Hi all,
I am trying to properly understand all the built-in features of openNLP
but I'm having some trouble with some of them...
The maxent introduction page [1] mentions:
So, say you want to implement a program which uses maxent to find
names in a text., such as:
/He succeeds Terrence D. Daniels, formerly a W.R. Grace vice
chairman, who resigned./
If you are currently looking at the word /Terrence/ and are trying to
decide if it is a name or not, examples of the kinds of features you
might use are "previous=succeeds", "current=Terrence", "next=D.", and
"currentWordIsCapitalized". You might even add a feature that says
that "Terrence" was seen as a name before.
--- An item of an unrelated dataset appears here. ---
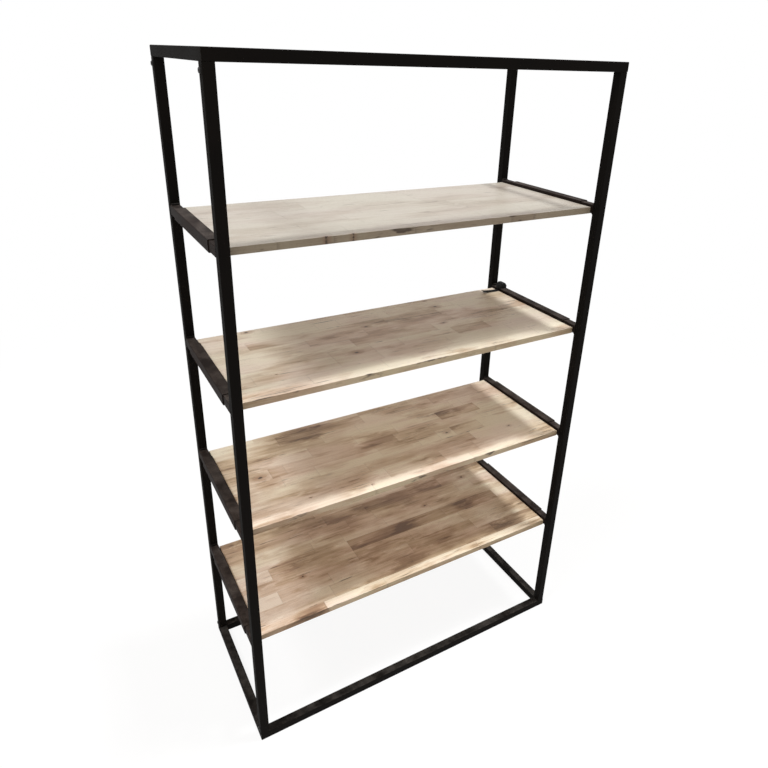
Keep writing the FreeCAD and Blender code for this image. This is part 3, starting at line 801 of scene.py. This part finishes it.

I am particularly interested in the last sentence: *" You might even add
a feature that says that "Terrence" was seen as a name before. "*
Does this refer to the "PreviousMapFeatureGenerator" ?
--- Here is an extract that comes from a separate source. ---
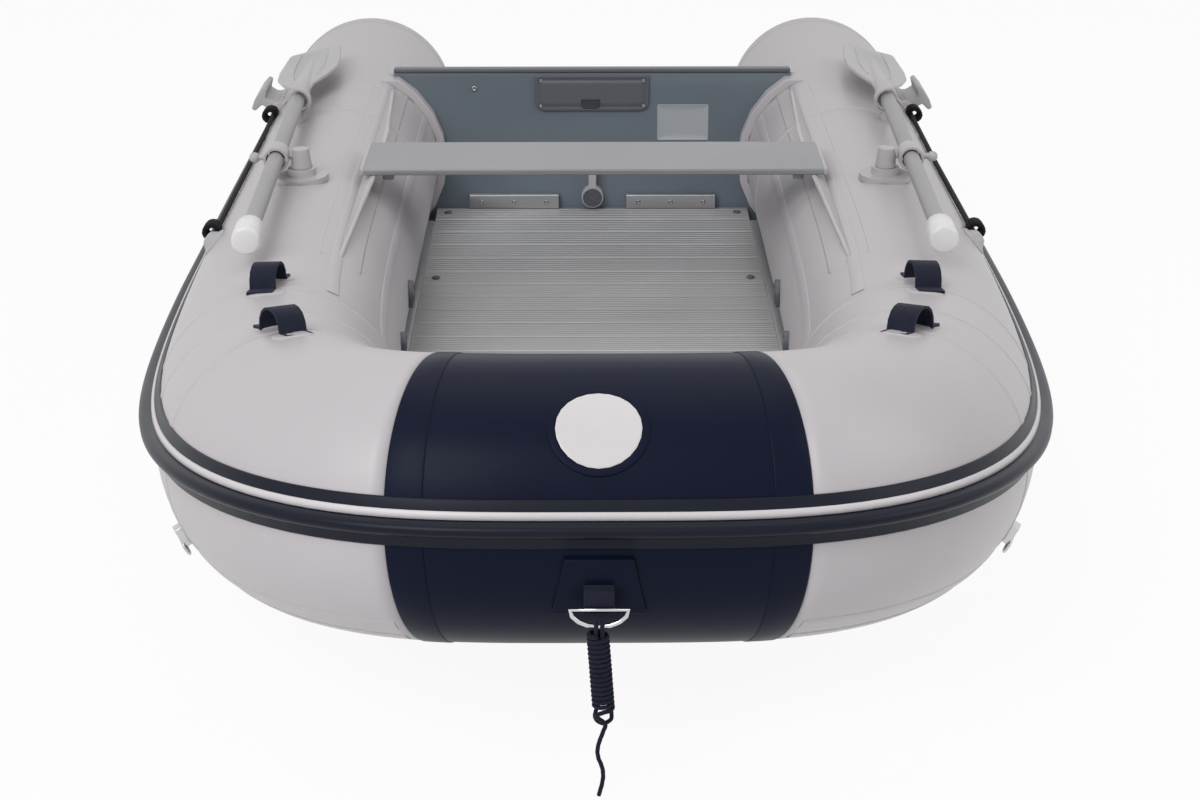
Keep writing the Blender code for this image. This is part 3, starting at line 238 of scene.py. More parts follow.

also, a while back I had asked about the *OutcomePriorFeatureGenerator*
and Jorn replied with this:
_it is there to measure the distribution of the outcome_
E.g. for the name it could be:
start 5%
cont 10%
other 85%
In a name-finding context, what does the above example mean? The outcome
is either TRUE or FALSE yes? So the name-finder either recognizes a name
or it doesn't. If Jorn had not shown this example I would understand
that this feature-generator calculates distributions for these 2 boolean
values...However, Jorn's example shows something different which I don't
understand...what is 'start', 'cont' & 'end'? How are these outcomes and
how does that help the name-finder?
thanks in advance...
Jim
[1] http://maxent.sourceforge.net/howto.html